BEGIN COLLECTED MATERIAL

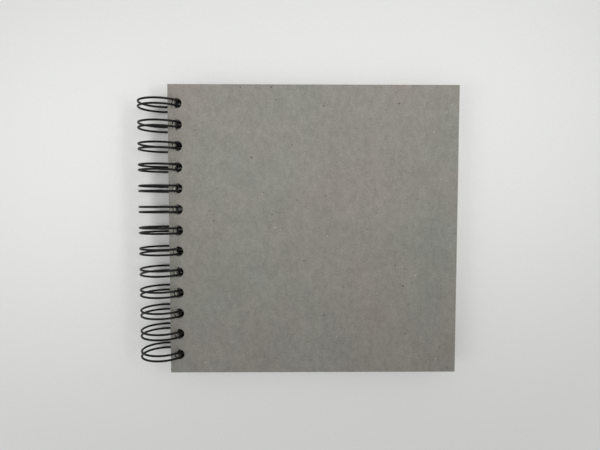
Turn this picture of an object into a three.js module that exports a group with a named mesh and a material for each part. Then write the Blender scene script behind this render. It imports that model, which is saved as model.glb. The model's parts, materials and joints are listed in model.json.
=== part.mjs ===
// A square sketchbook bound with twin-loop wire: two greyboard covers and a block of drawing paper,
// punched along one edge and held by one wire whose thirteen double loops pass through the holes.
// Lengths are millimetres. X runs from the spine to the fore edge, Y along the spine to the head, Z up.
// The origin is the middle of the footprint, at the height of the loops' lowest points.
import * as THREE from "three";
import { mergeVertices } from "three/addons/utils/BufferGeometryUtils.js";

// Covers
const coverWidth = 175;
const coverHeight = 175;
const coverThickness = 2;

// Leaves of drawing paper, a little smaller than the covers and flush with them at the bound edge
const leafCount = 24;
const leafThickness = 0.38;
const leafGap = 0.08;
const leafForeInset = 2;
const leafEndInset = 1.5;

// Punched holes
const holePitch = 12.7;
const holeEndMargin = 8; // least distance from an end of the cover to the centre of a hole
const holeDiameter = 6;
const holeMargin = 5.35;
const coverHoleSides = 16;
const leafHoleSides = 6;

// Wire
const wireDiameter = 1.3;
const loopRoom = 10.94; // what the loops' centre-line diameter has over the thickness of the stack
const stackLift = 3.9; // underside of the back cover above the lowest point of the loops
const wireFromHoleCentre = 1.23; // towards the fore edge, in the front cover
const strandToHoleEdge = 0.78; // from a strand's outer side to the hole's edge, along the spine
const holeClearance = 0.15; // least gap between the wire and the rim of a hole
const seamAngle = 284; // degrees round the loop from +X through +Z: under the back cover's margin
const seamGap = 1.8; // from the centre line of a loop's tip to that of the bars it closes on
const barBendRadius = 1.7;
const wireSides = 6;
const legSteps = 22;
const tipSteps = 5;
const bendSteps = 2;
const leastWireGap = 0.4;

// As many holes as the bound edge has room for
const holeCount = Math.floor((coverHeight - 2 * holeEndMargin) / holePitch) + 1;
const holeY = (index) => ((holeCount - 1) / 2 - index) * holePitch;

// Stack, from the back cover up
const blockThickness = leafCount * (leafThickness + leafGap) + leafGap;
const stackThickness = 2 * coverThickness + blockThickness;
const blockBottom = stackLift + coverThickness;
const frontCoverBottom = blockBottom + blockThickness;

// Loops: a circle round an axis along the spine
const loopRadius = (stackThickness + loopRoom) / 2;
const loopHeight = loopRadius + wireDiameter / 2;
const strandOffset = holeDiameter / 2 - wireDiameter / 2 - strandToHoleEdge;
const frontCoverRise = frontCoverBottom + coverThickness / 2 - loopHeight;
const loopX = holeMargin + wireFromHoleCentre - Math.sqrt(loopRadius ** 2 - frontCoverRise ** 2);
const footprintMiddle = (coverWidth + loopX - loopRadius - wireDiameter / 2) / 2; // from the bound edge

const greyboard = new THREE.MeshStandardMaterial({ color: 0x8b8780, roughness: 0.95, metalness: 0 });
const paper = new THREE.MeshStandardMaterial({ color: 0xf1eee6, roughness: 0.9, metalness: 0 });
const blackWire = new THREE.MeshStandardMaterial({ color: 0x19191b, roughness: 0.35, metalness: 0.2 });

function named(name, geometry, material) {
  const mesh = new THREE.Mesh(geometry, material);
  mesh.name = name;
  return mesh;
}

// Where the wire crosses a height, and how far a hole's centre may lie from it there
function wireAt(height) {
  const rise = height - loopHeight;
  const run = Math.sqrt(Math.max(loopRadius ** 2 - rise ** 2, 1));
  const wireReach = (wireDiameter / 2) * Math.hypot(1, rise / run);
  const room = Math.max(holeDiameter / 2 - wireReach - holeClearance, strandOffset);
  return { x: loopX + run, play: Math.sqrt(room ** 2 - strandOffset ** 2) };
}

// A plate lies in line with the front cover until the wire pulls its holes aside
function plateShift(bottom, thickness) {
  const ends = [wireAt(bottom), wireAt(bottom + thickness)];
  const least = Math.max(...ends.map((end) => end.x - end.play));
  const most = Math.min(...ends.map((end) => end.x + end.play));
  const centre = least > most ? (least + most) / 2 : Math.min(Math.max(holeMargin, least), most);
  return centre - holeMargin;
}

// A polygon of the same area as the punched round hole, with a corner on the line of the holes
function holePath(centreX, centreY, sides) {
  const turn = (2 * Math.PI) / sides;
  const cornerRadius = (holeDiameter / 2) * Math.sqrt(turn / Math.sin(turn));
  const corners = Array.from({ length: sides }, (_, index) => {
    const angle = Math.PI / 2 - index * turn;
    return new THREE.Vector2(
      centreX + cornerRadius * Math.cos(angle),
      centreY + cornerRadius * Math.sin(angle),
    );
  });
  return new THREE.Path(corners);
}

// A punched sheet whose bound edge lies at x = 0 before its shift
function punchedSheet(width, height, thickness, bottom, holeSides) {
  const outline = new THREE.Shape();
  outline.moveTo(0, -height / 2);
  outline.lineTo(width, -height / 2);
  outline.lineTo(width, height / 2);
  outline.lineTo(0, height / 2);
  outline.closePath();
  for (let index = 0; index < holeCount; index += 1) {
    outline.holes.push(holePath(holeMargin, holeY(index), holeSides));
  }
  const sheet = new THREE.ExtrudeGeometry(outline, { depth: thickness, bevelEnabled: false });
  sheet.translate(plateShift(bottom, thickness), 0, bottom);
  return sheet;
}

function coverSheet(bottom) {
  return punchedSheet(coverWidth, coverHeight, coverThickness, bottom, coverHoleSides);
}

function leafSheet(numberFromTop) {
  const below = leafCount - numberFromTop;
  const bottom = blockBottom + leafGap + below * (leafThickness + leafGap);
  const width = coverWidth - leafForeInset;
  const height = coverHeight - 2 * leafEndInset;
  return punchedSheet(width, height, leafThickness, bottom, leafHoleSides);
}

// The wire as a flat comb: along is the way round the loop, across is the way along the spine.
// Each loop is a hairpin finger, and bars at the foot of the comb join it to the next.
const fingerLength = 2 * Math.PI * loopRadius - seamGap;

function arcPoints(centreAlong, centreAcross, radius, from, to, steps) {
  return Array.from({ length: steps }, (_, index) => {
    const angle = from + ((to - from) * (index + 1)) / steps;
    return { along: centreAlong + radius * Math.sin(angle), across: centreAcross + radius * Math.cos(angle) };
  });
}

function legPoints(from, to, across) {
  return Array.from({ length: legSteps }, (_, index) => {
    return { along: from + ((to - from) * (index + 1)) / legSteps, across };
  });
}

// One finger from its foot at the head side, round its tip and back
function fingerPoints(centreAcross, headFoot, tailFoot) {
  const shoulder = fingerLength - strandOffset;
  return [
    ...legPoints(headFoot, shoulder, centreAcross + strandOffset),
    ...arcPoints(shoulder, centreAcross, strandOffset, 0, Math.PI, tipSteps),
    ...legPoints(shoulder, tailFoot, centreAcross - strandOffset),
  ];
}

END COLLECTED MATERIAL

Reproduce the full listing exactly.

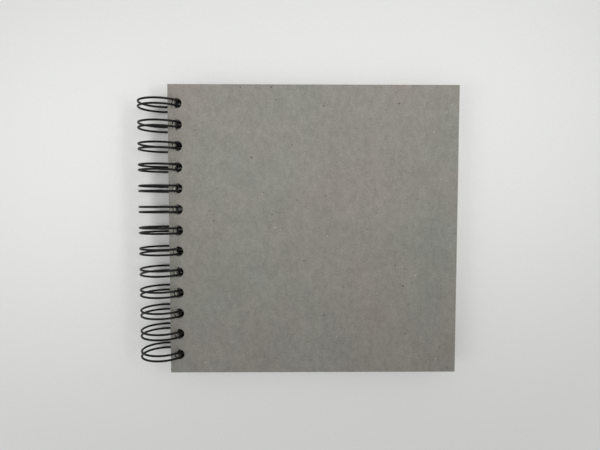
Turn this picture of an object into a three.js module that exports a group with a named mesh and a material for each part. Then write the Blender scene script behind this render. It imports that model, which is saved as model.glb. The model's parts, materials and joints are listed in model.json.
=== part.mjs ===
// A square sketchbook bound with twin-loop wire: two greyboard covers and a block of drawing paper,
// punched along one edge and held by one wire whose thirteen double loops pass through the holes.
// Lengths are millimetres. X runs from the spine to the fore edge, Y along the spine to the head, Z up.
// The origin is the middle of the footprint, at the height of the loops' lowest points.
import * as THREE from "three";
import { mergeVertices } from "three/addons/utils/BufferGeometryUtils.js";

// Covers
const coverWidth = 175;
const coverHeight = 175;
const coverThickness = 2;

// Leaves of drawing paper, a little smaller than the covers and flush with them at the bound edge
const leafCount = 24;
const leafThickness = 0.38;
const leafGap = 0.08;
const leafForeInset = 2;
const leafEndInset = 1.5;

// Punched holes
const holePitch = 12.7;
const holeEndMargin = 8; // least distance from an end of the cover to the centre of a hole
const holeDiameter = 6;
const holeMargin = 5.35;
const coverHoleSides = 16;
const leafHoleSides = 6;

// Wire
const wireDiameter = 1.3;
const loopRoom = 10.94; // what the loops' centre-line diameter has over the thickness of the stack
const stackLift = 3.9; // underside of the back cover above the lowest point of the loops
const wireFromHoleCentre = 1.23; // towards the fore edge, in the front cover
const strandToHoleEdge = 0.78; // from a strand's outer side to the hole's edge, along the spine
const holeClearance = 0.15; // least gap between the wire and the rim of a hole
const seamAngle = 284; // degrees round the loop from +X through +Z: under the back cover's margin
const seamGap = 1.8; // from the centre line of a loop's tip to that of the bars it closes on
const barBendRadius = 1.7;
const wireSides = 6;
const legSteps = 22;
const tipSteps = 5;
const bendSteps = 2;
const leastWireGap = 0.4;

// As many holes as the bound edge has room for
const holeCount = Math.floor((coverHeight - 2 * holeEndMargin) / holePitch) + 1;
const holeY = (index) => ((holeCount - 1) / 2 - index) * holePitch;

// Stack, from the back cover up
const blockThickness = leafCount * (leafThickness + leafGap) + leafGap;
const stackThickness = 2 * coverThickness + blockThickness;
const blockBottom = stackLift + coverThickness;
const frontCoverBottom = blockBottom + blockThickness;

// Loops: a circle round an axis along the spine
const loopRadius = (stackThickness + loopRoom) / 2;
const loopHeight = loopRadius + wireDiameter / 2;
const strandOffset = holeDiameter / 2 - wireDiameter / 2 - strandToHoleEdge;
const frontCoverRise = frontCoverBottom + coverThickness / 2 - loopHeight;
const loopX = holeMargin + wireFromHoleCentre - Math.sqrt(loopRadius ** 2 - frontCoverRise ** 2);
const footprintMiddle = (coverWidth + loopX - loopRadius - wireDiameter / 2) / 2; // from the bound edge

const greyboard = new THREE.MeshStandardMaterial({ color: 0x8b8780, roughness: 0.95, metalness: 0 });
const paper = new THREE.MeshStandardMaterial({ color: 0xf1eee6, roughness: 0.9, metalness: 0 });
const blackWire = new THREE.MeshStandardMaterial({ color: 0x19191b, roughness: 0.35, metalness: 0.2 });

function named(name, geometry, material) {
  const mesh = new THREE.Mesh(geometry, material);
  mesh.name = name;
  return mesh;
}

// Where the wire crosses a height, and how far a hole's centre may lie from it there
function wireAt(height) {
  const rise = height - loopHeight;
  const run = Math.sqrt(Math.max(loopRadius ** 2 - rise ** 2, 1));
  const wireReach = (wireDiameter / 2) * Math.hypot(1, rise / run);
  const room = Math.max(holeDiameter / 2 - wireReach - holeClearance, strandOffset);
  return { x: loopX + run, play: Math.sqrt(room ** 2 - strandOffset ** 2) };
}

// A plate lies in line with the front cover until the wire pulls its holes aside
function plateShift(bottom, thickness) {
  const ends = [wireAt(bottom), wireAt(bottom + thickness)];
  const least = Math.max(...ends.map((end) => end.x - end.play));
  const most = Math.min(...ends.map((end) => end.x + end.play));
  const centre = least > most ? (least + most) / 2 : Math.min(Math.max(holeMargin, least), most);
  return centre - holeMargin;
}

// A polygon of the same area as the punched round hole, with a corner on the line of the holes
function holePath(centreX, centreY, sides) {
  const turn = (2 * Math.PI) / sides;
  const cornerRadius = (holeDiameter / 2) * Math.sqrt(turn / Math.sin(turn));
  const corners = Array.from({ length: sides }, (_, index) => {
    const angle = Math.PI / 2 - index * turn;
    return new THREE.Vector2(
      centreX + cornerRadius * Math.cos(angle),
      centreY + cornerRadius * Math.sin(angle),
    );
  });
  return new THREE.Path(corners);
}

// A punched sheet whose bound edge lies at x = 0 before its shift
function punchedSheet(width, height, thickness, bottom, holeSides) {
  const outline = new THREE.Shape();
  outline.moveTo(0, -height / 2);
  outline.lineTo(width, -height / 2);
  outline.lineTo(width, height / 2);
  outline.lineTo(0, height / 2);
  outline.closePath();
  for (let index = 0; index < holeCount; index += 1) {
    outline.holes.push(holePath(holeMargin, holeY(index), holeSides));
  }
  const sheet = new THREE.ExtrudeGeometry(outline, { depth: thickness, bevelEnabled: false });
  sheet.translate(plateShift(bottom, thickness), 0, bottom);
  return sheet;
}

function coverSheet(bottom) {
  return punchedSheet(coverWidth, coverHeight, coverThickness, bottom, coverHoleSides);
}

function leafSheet(numberFromTop) {
  const below = leafCount - numberFromTop;
  const bottom = blockBottom + leafGap + below * (leafThickness + leafGap);
  const width = coverWidth - leafForeInset;
  const height = coverHeight - 2 * leafEndInset;
  return punchedSheet(width, height, leafThickness, bottom, leafHoleSides);
}

// The wire as a flat comb: along is the way round the loop, across is the way along the spine.
// Each loop is a hairpin finger, and bars at the foot of the comb join it to the next.
const fingerLength = 2 * Math.PI * loopRadius - seamGap;

function arcPoints(centreAlong, centreAcross, radius, from, to, steps) {
  return Array.from({ length: steps }, (_, index) => {
    const angle = from + ((to - from) * (index + 1)) / steps;
    return { along: centreAlong + radius * Math.sin(angle), across: centreAcross + radius * Math.cos(angle) };
  });
}

function legPoints(from, to, across) {
  return Array.from({ length: legSteps }, (_, index) => {
    return { along: from + ((to - from) * (index + 1)) / legSteps, across };
  });
}

// One finger from its foot at the head side, round its tip and back
function fingerPoints(centreAcross, headFoot, tailFoot) {
  const shoulder = fingerLength - strandOffset;
  return [
    ...legPoints(headFoot, shoulder, centreAcross + strandOffset),
    ...arcPoints(shoulder, centreAcross, strandOffset, 0, Math.PI, tipSteps),
    ...legPoints(shoulder, tailFoot, centreAcross - strandOffset),
  ];
}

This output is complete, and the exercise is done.